Harriet Jacobs’ slave narrative can also be plotted on the triangle seed shape. We start the same as Douglass with, “I was born…”, where Jacobs shares that she was born enslaved, and hadn’t realized for her first six years of life, due to her childhood being a relatively happy one. This narrative (like Douglass’s) starts on the side of “order”, and begins with the exposition of a young Harriet (who calls herself “Linda” in the narrative), born into slavery. Our rising action, and beginning of “disorder”, is when Jacobs’ “kind mistress sickened and died.” (Jacobs 436). After Harriet’s “kind mistress” died, she became enslaved to Dr. Flint’s daughter. Dr. Flint was not a good man, and he took advantage of Harriet sexually. This takes us to our climax. In a chapter titled “The Jealous Mistress”, we see how Dr. Flint’s wife’s jealousy affects Harriet. “She felt that her marriage vows were desecrated, her dignity insulted; but she had no compassion for the poor victim of her husband’s perfidy. She pitied herself as a martyr; but she was incapable of feeling for the condition of shame and misery in which her unfortunate, helpless slave was placed.” (Jacobs 442). The watchful, jealous eye of Mrs. Flint, along with the sexual abuse of Dr. Flint eventually led to Harriet having children with a white man named Mr. Sands, due to a desperate desire to be free of the Flints. Shortly after having the babies, Harriet decides to run away. Our falling action is when Harriet runs away and stays hidden in the crawlspace of her grandmother’s house for seven years. Eventually, when the opportunity and help arose, Harriet takes a boat North, thus escaping enslavement and finding freedom, giving readers a resolution and “order restored”. 

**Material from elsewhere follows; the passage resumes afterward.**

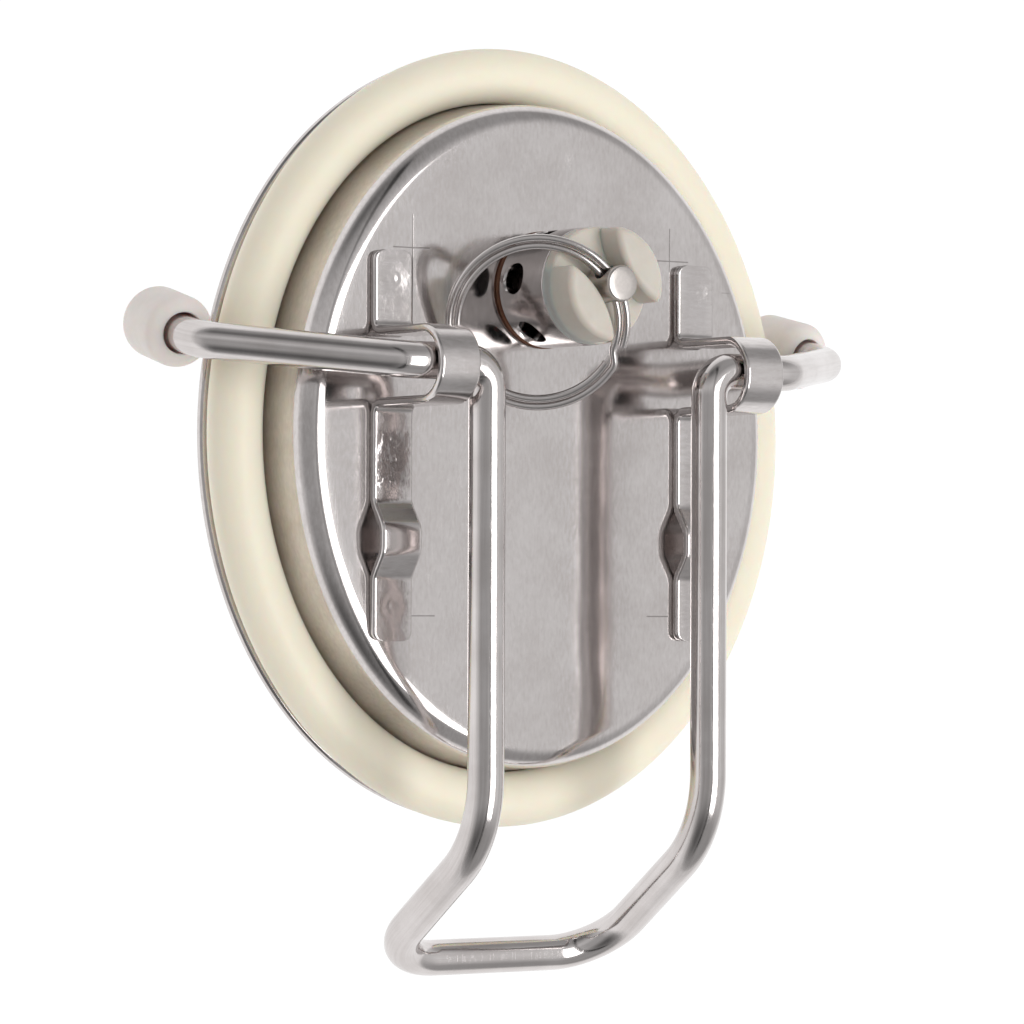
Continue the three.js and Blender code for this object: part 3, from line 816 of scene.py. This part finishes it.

This exercise of putting true narratives about real people into plots on a seed shape diagram got me thinking. Can real lives truly be placed so neatly onto this triangle seed shape? The answer is both yes and no. Yes, I can plot an “exposition” to my own life, but there are so many beginnings to choose from. I could start with my own birth, or perhaps my first day of high school or college. Where you start your story changes the trajectory of your points on the shape. Depending on where I start and end my story, my rising action, climax, and falling action are all different. If I start my story at birth and end at my own death, there is guaranteed to be more than one rising action, more than one climax, more than one falling action, some even going on at the same time. It becomes a repetitive, fractal-like pattern that continues to go up and down through the ebbs and flows of real life. Ron Eglash defines fractals as being “characterized by the repetition of similar patterns at ever-diminishing scales.” (Eglash 4). Imagine off of every straight line, another triangle appears carrying the same points: rising action, climax, falling action; repeating infinitely. Life, like fractals, are repetitive. One’s life could not completely be summed up if using just one triangle seed shape. We have multiple seed shapes going on in multiple directions, infinitely, since our lives are long, complex, and can not be summed up perfectly on one plot with only 5 plot points. We need fractals; we need infinity. By saying all of this, I mean to point out that the authors of these narratives picked where to start and end their story, which was their birth to their freedom. Had the narratives continued past freedom, the triangle seed shape would go on, with new rising actions, new climaxes, new falling actions, and a new resolution. Life was not perfect, and order was not fully restored when Fredrick Douglass and Harriet Jacobs made it to the North. There were still struggles, there were still obstacles to be overcome. Their lives, stories, and legacies do not stop when their narratives reach their resolution; their hardships are not limited to the ones they chose to share; they go on much further and much longer, with lots more “disorder” in the middle.